● **Exercise description**: Within the entries below, find the portion that opens with the line containing "core = bar(picket_width" and closes with the line containing "return low, high". Retype that portion exactly and only.

A run of records:
'''

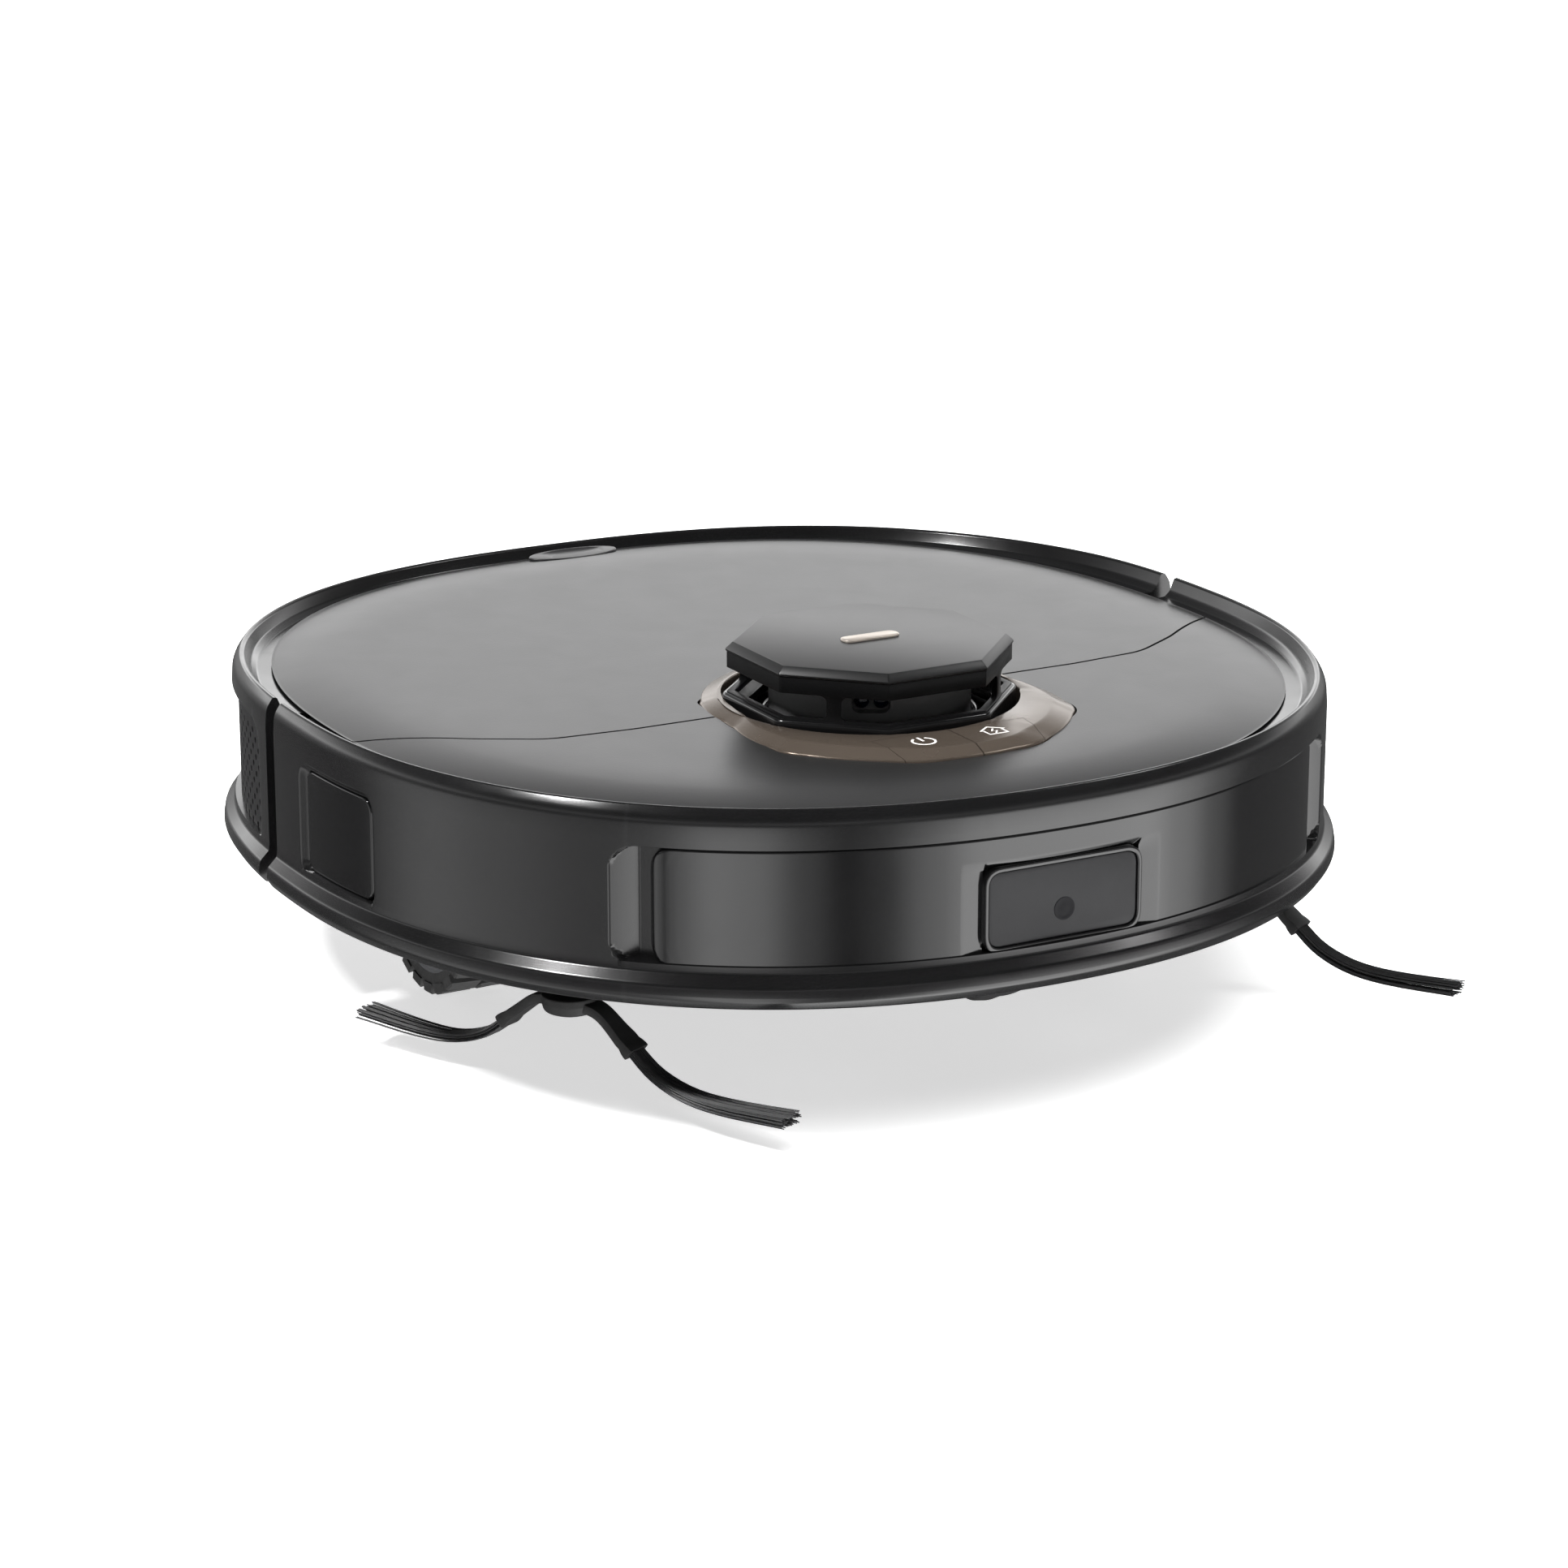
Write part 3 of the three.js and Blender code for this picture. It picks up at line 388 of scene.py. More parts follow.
GLOSS = surface("gloss_black_plastic", (0.004, 0.004, 0.0042), 0.14, grain=0.003, grain_size=1.6,
                spread=0.03, scratches=0.15)
RIM = surface("gloss_black_wall", (0.0045, 0.0045, 0.0047), 0.2, grain=0.0025, grain_size=0.7, spread=0.02,
              drift=0.08)
COVER = surface("satin_graphite_cover", (0.01, 0.01, 0.0103), 0.36, grain=0.02, grain_size=0.75,
                spread=0.008, drift=0.05, wear=0.05, shine=1.0)
WINDOW = surface("infrared_window", (0.003, 0.003, 0.0032), 0.13, grain=0.0015, grain_size=3.0, spread=0.02,
                 scratches=0.08)
MATT = surface("grained_black_plastic", (0.012, 0.012, 0.0125), 0.5, grain=0.04, grain_size=0.5,
               shine=0.25)
CAP = surface("satin_black_cap", (0.006, 0.006, 0.0062), 0.34, grain=0.0015, grain_size=0.45, drift=0.04,
              spread=0.006, wear=0.05, shine=0.36)
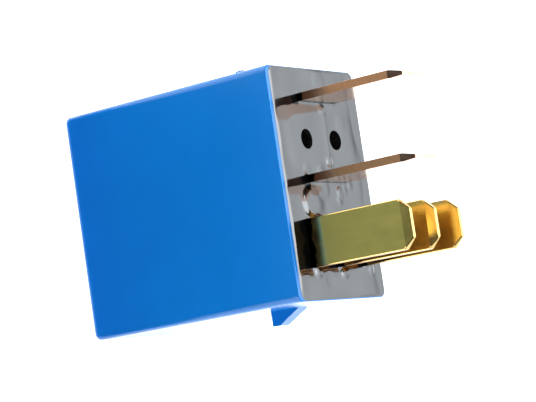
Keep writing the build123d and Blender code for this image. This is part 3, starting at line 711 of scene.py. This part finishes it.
class GeometryTree:
    """A geometry tree with named inputs, a Group Output, and a short way to add and link nodes."""

    def __init__(self, name, inputs):
        self.group = bpy.data.node_groups.new(name, "GeometryNodeTree")
        self.group.interface.new_socket("Geometry", in_out="OUTPUT", socket_type="NodeSocketGeometry")
        for label, kind in inputs.items():
            self.group.interface.new_socket(label, in_out="INPUT", socket_type="NodeSocket" + kind)
        self.given = self.group.nodes.new("NodeGroupInput")

    def add(self, kind, **inputs):
        """A node whose inputs are values or other sockets; an underscore in a name stands for a space."""
        node = self.group.nodes.new(kind)
        for name, value in inputs.items():
            socket = node.inputs[name.replace("_", " ")]
            if isinstance(value, bpy.types.NodeSocket):
                self.group.links.new(value, socket)
            else:
                socket.default_value = value
        return node

    def maths(self, operation, first, second):
        """A Math node's result."""
        node = self.group.nodes.new("ShaderNodeMath")
        node.operation = operation
        for socket, value in zip(node.inputs, (first, second)):
            if isinstance(value, bpy.types.NodeSocket):
                self.group.links.new(value, socket)
            else:
                socket.default_value = value
        return node.outputs["Value"]

    def close(self, geometry):
        """Ends the tree: real geometry, the finish set, and the output."""
        finish = self.given.outputs["Finish"]
        real = self.add("GeometryNodeRealizeInstances", Geometry=geometry)
        done = self.add("GeometryNodeSetMaterial", Geometry=real.outputs["Geometry"], Material=finish)
        out = self.group.nodes.new("NodeGroupOutput")
        self.group.links.new(done.outputs["Geometry"], out.inputs["Geometry"])

    def grow(self, name, values):
        """The plain mesh that the tree makes from these inputs."""
        host = bpy.data.objects.new(name + "_host", bpy.data.meshes.new(name + "_host"))
        bpy.context.scene.collection.objects.link(host)
        maker = host.modifiers.new(name, "NODES")
        maker.node_group = self.group
        for item in self.group.interface.items_tree:
            if item.in_out == "INPUT":
                maker[item.identifier] = values[item.name]
        seen = host.evaluated_get(bpy.context.evaluated_depsgraph_get())
        mesh = bpy.data.meshes.new_from_object(seen)
        bpy.data.objects.remove(host)
        return mesh


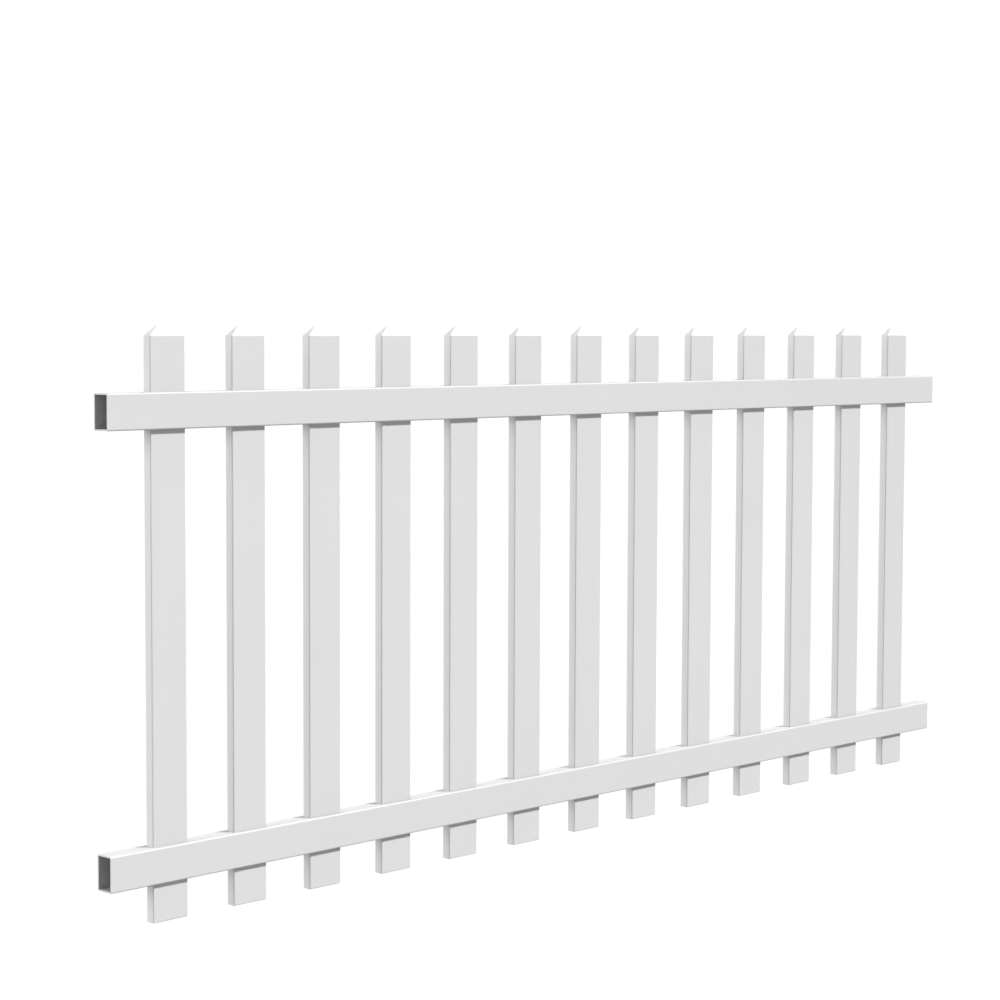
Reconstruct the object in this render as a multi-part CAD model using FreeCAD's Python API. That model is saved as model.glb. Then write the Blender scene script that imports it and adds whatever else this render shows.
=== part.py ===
import FreeCAD, Part
import math
import os

from FreeCAD import Vector

# A white vinyl picket fence panel. Two hollow rails are slotted right through, top and
# bottom, for a row of hollow pickets, and a hipped cap plugs into the head of each picket.
# The origin is the centre of the bottom rail's left end. +X runs along the rails, +Y is
# towards the back of the panel and +Z is up. Sizes are in millimetres.

# Rails: rectangular extrusions, cut square and open at both ends
rail_height = 63.5
rail_depth = 38.1
rail_wall = 2.8
rail_corner = 3.0
rail_spacing = 782.0
rail_overhang = 134.5

# Pickets: flat extrusions that stand in the rails' slots, at mid-depth
picket_count = 13
picket_spacing = 180.0
picket_width = 76.2
picket_depth = 19.05
picket_wall = 1.5
picket_corner = 2.5
picket_foot = 100.5
picket_head = 127.0
foot_chamfer = 1.0
slot_clearance = 0.3

# Caps: thin mouldings, flush with the picket, with a tapered skirt that plugs into it and
# upright ribs on the skirt that grip the picket's walls
cap_rise = 21.5
cap_run = 25.0
cap_wall = 1.5
cap_edge = 1.8
skirt_length = 19.0
skirt_wall = 1.4
skirt_inset = 0.4
skirt_clearance = 0.2
rib_spacing = 38.0
rib_width = 1.6
rib_length = 14.0

# Heights, measured from the bottom rail's centre line
foot_z = -picket_foot
seat_z = rail_spacing + picket_head
rail_length = 2 * rail_overhang + (picket_count - 1) * picket_spacing


def bar(width, depth, bottom, top, corner=0.0):
    """An upright bar of rectangular section about the Z axis, with rounded upright edges."""
    block = Part.makeBox(width, depth, top - bottom, Vector(-width / 2, -depth / 2, bottom))
    if corner == 0:
        return block
    upright = [edge for edge in block.Edges if abs(edge.tangentAt(edge.FirstParameter).z) > 0.5]
    return block.makeFillet(corner, upright)


def picket_x(number):
    """The place of a picket's centre line along the rails, counted from 0 at the left."""
    return rail_overhang + number * picket_spacing


def rail(centre_z):
    """A hollow rail with a slot for each picket through its upper and lower walls."""
    outside = bar(rail_height, rail_depth, 0, rail_length, rail_corner)
    hollow = bar(rail_height - 2 * rail_wall, rail_depth - 2 * rail_wall, 0, rail_length)
    extrusion = outside.cut(hollow)
    extrusion.rotate(Vector(0, 0, 0), Vector(0, 1, 0), 90)
    slot = bar(
        picket_width + 2 * slot_clearance,
        picket_depth + 2 * slot_clearance,
        -rail_height,
        rail_height,
    )
    slots = [slot.translated(Vector(picket_x(number), 0, 0)) for number in range(picket_count)]
    return extrusion.cut(slots).translated(Vector(0, 0, centre_z))


def picket():
    """A picket at X = 0, open at both ends, with its foot eased to enter the slots."""
    outside = bar(picket_width, picket_depth, foot_z, seat_z, picket_corner)
    foot_rim = [edge for edge in outside.Edges if edge.CenterOfMass.z < foot_z + foot_chamfer]
    eased = outside.makeChamfer(foot_chamfer, foot_rim)
    return eased.cut(bar(picket_width - 2 * picket_wall, picket_depth - 2 * picket_wall, foot_z, seat_z))


def pushed_profile(points, along):
    """A solid made by pushing a closed profile half of along to each side of its own plane."""
    face = Part.Face(Part.makePolygon(points + points[:1]))
    face.translate(along * -0.5)
    return face.extrude(along)


def hip_roof(inset, bottom):
    """The space under the cap's four slopes, each moved in by inset, down to height bottom.

    The seat is at height 0. Both ends rise over cap_run, and the front and the back meet in a
    level ridge at mid-depth.
    """
    half_depth = picket_depth / 2
    x = picket_width / 2 - inset * math.hypot(cap_run, cap_rise) / cap_rise
    y = half_depth - inset * math.hypot(half_depth, cap_rise) / cap_rise
    ridge = cap_rise * y / half_depth
    run = cap_run * y / half_depth
    front_view = [
        Vector(-x, 0, bottom),
        Vector(x, 0, bottom),
        Vector(x, 0, 0),
        Vector(x - run, 0, ridge),
        Vector(run - x, 0, ridge),
        Vector(-x, 0, 0),
    ]
    side_view = [
        Vector(0, -y, bottom),
        Vector(0, y, bottom),
        Vector(0, y, 0),
        Vector(0, 0, ridge),
        Vector(0, -y, 0),
    ]
    through_depth = pushed_profile(front_view, Vector(0, picket_depth, 0))
    through_width = pushed_profile(side_view, Vector(picket_width, 0, 0))
    return through_depth.common(through_width)


def rounded_roof():
    """The cap's solid top on the picket's outline, with its hips and ridge rounded."""
    roof = hip_roof(0, -cap_rise)
    hips_and_ridge = [edge for edge in roof.Edges if edge.BoundBox.ZMax > cap_rise / 2]
    softened = roof.makeFillet(cap_edge, hips_and_ridge)
    return softened.common(bar(picket_width, picket_depth, 0, cap_rise, picket_corner))


def rectangle(width, depth, z):
    """A closed rectangular wire about the Z axis."""
    x = width / 2
    y = depth / 2
    corners = [Vector(-x, -y, z), Vector(x, -y, z), Vector(x, y, z), Vector(-x, y, z)]
    return Part.makePolygon(corners + corners[:1])


def skirt():
    """The cap's tapered plug, solid, with a pair of grip ribs on its front and its back."""
    width = picket_width - 2 * (picket_wall + skirt_clearance)
    depth = picket_depth - 2 * (picket_wall + skirt_clearance)
    tip = rectangle(width - 2 * skirt_inset, depth - 2 * skirt_inset, -skirt_length)
    plug = Part.makeLoft([rectangle(width, depth, 0), tip], True, True)
    rib = bar(rib_width, picket_depth - 2 * picket_wall, -rib_length, 0)
    ribs = [rib.translated(Vector(side * rib_spacing / 2, 0, 0)) for side in (-1, 1)]
    return plug.fuse(ribs)


def cap():
    """A cap with its seat at height 0: a hipped top and a ribbed skirt, hollow from below."""
    inset = picket_wall + skirt_clearance + skirt_inset + skirt_wall
    core = bar(picket_width - 2 * inset, picket_depth - 2 * inset, -skirt_length, cap_rise)
    hollow = core.common(hip_roof(cap_wall, -skirt_length))
    return rounded_roof().fuse(skirt()).cut(hollow)


def export(shape, node):
    shape.exportStep("parts/" + node + ".step")


os.makedirs("parts", exist_ok=True)
export(rail(0), "bottom_rail")
export(rail(rail_spacing), "top_rail")
one_picket = picket()
one_cap = cap()
for number in range(picket_count):
    stand = Vector(picket_x(number), 0, 0)
    seat = Vector(picket_x(number), 0, seat_z)
    export(one_picket.translated(stand), f"picket_{number + 1:02d}")
    export(one_cap.translated(seat), f"picket_cap_{number + 1:02d}")
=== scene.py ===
import math

import bpy
from mathutils import Matrix, Vector


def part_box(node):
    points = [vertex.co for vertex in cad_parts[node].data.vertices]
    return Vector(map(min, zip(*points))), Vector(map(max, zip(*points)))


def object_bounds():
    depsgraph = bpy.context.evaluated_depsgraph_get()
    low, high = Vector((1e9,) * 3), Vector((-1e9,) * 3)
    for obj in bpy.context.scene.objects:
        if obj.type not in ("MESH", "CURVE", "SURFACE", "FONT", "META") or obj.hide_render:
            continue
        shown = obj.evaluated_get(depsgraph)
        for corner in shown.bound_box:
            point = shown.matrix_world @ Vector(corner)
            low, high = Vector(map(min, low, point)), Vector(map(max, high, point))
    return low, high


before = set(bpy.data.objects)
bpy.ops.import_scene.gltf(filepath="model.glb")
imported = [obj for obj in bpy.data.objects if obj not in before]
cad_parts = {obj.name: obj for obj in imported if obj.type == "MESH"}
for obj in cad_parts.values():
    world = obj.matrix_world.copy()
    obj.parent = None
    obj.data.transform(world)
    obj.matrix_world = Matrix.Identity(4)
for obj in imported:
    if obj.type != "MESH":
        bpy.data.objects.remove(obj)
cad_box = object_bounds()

# A white vinyl picket fence panel, seen from its left front in a bright studio.
# Lengths are in metres, in the frame of the model: +X along the rails, +Y to the back, +Z up.

# The axes along which the rails and the pickets run
X_AXIS = 0
Z_AXIS = 2

# The pieces of the panel
RAILS = sorted(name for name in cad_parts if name.endswith("_rail"))
CAPS = sorted(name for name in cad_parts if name.startswith("picket_cap_"))
PICKETS = sorted(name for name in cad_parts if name.startswith("picket_") and name not in CAPS)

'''

● **Worked answer**:
    core = bar(picket_width - 2 * inset, picket_depth - 2 * inset, -skirt_length, cap_rise)
    hollow = core.common(hip_roof(cap_wall, -skirt_length))
    return rounded_roof().fuse(skirt()).cut(hollow)


def export(shape, node):
    shape.exportStep("parts/" + node + ".step")


os.makedirs("parts", exist_ok=True)
export(rail(0), "bottom_rail")
export(rail(rail_spacing), "top_rail")
one_picket = picket()
one_cap = cap()
for number in range(picket_count):
    stand = Vector(picket_x(number), 0, 0)
    seat = Vector(picket_x(number), 0, seat_z)
    export(one_picket.translated(stand), f"picket_{number + 1:02d}")
    export(one_cap.translated(seat), f"picket_cap_{number + 1:02d}")
=== scene.py ===
import math

import bpy
from mathutils import Matrix, Vector


def part_box(node):
    points = [vertex.co for vertex in cad_parts[node].data.vertices]
    return Vector(map(min, zip(*points))), Vector(map(max, zip(*points)))


def object_bounds():
    depsgraph = bpy.context.evaluated_depsgraph_get()
    low, high = Vector((1e9,) * 3), Vector((-1e9,) * 3)
    for obj in bpy.context.scene.objects:
        if obj.type not in ("MESH", "CURVE", "SURFACE", "FONT", "META") or obj.hide_render:
            continue
        shown = obj.evaluated_get(depsgraph)
        for corner in shown.bound_box:
            point = shown.matrix_world @ Vector(corner)
            low, high = Vector(map(min, low, point)), Vector(map(max, high, point))
    return low, high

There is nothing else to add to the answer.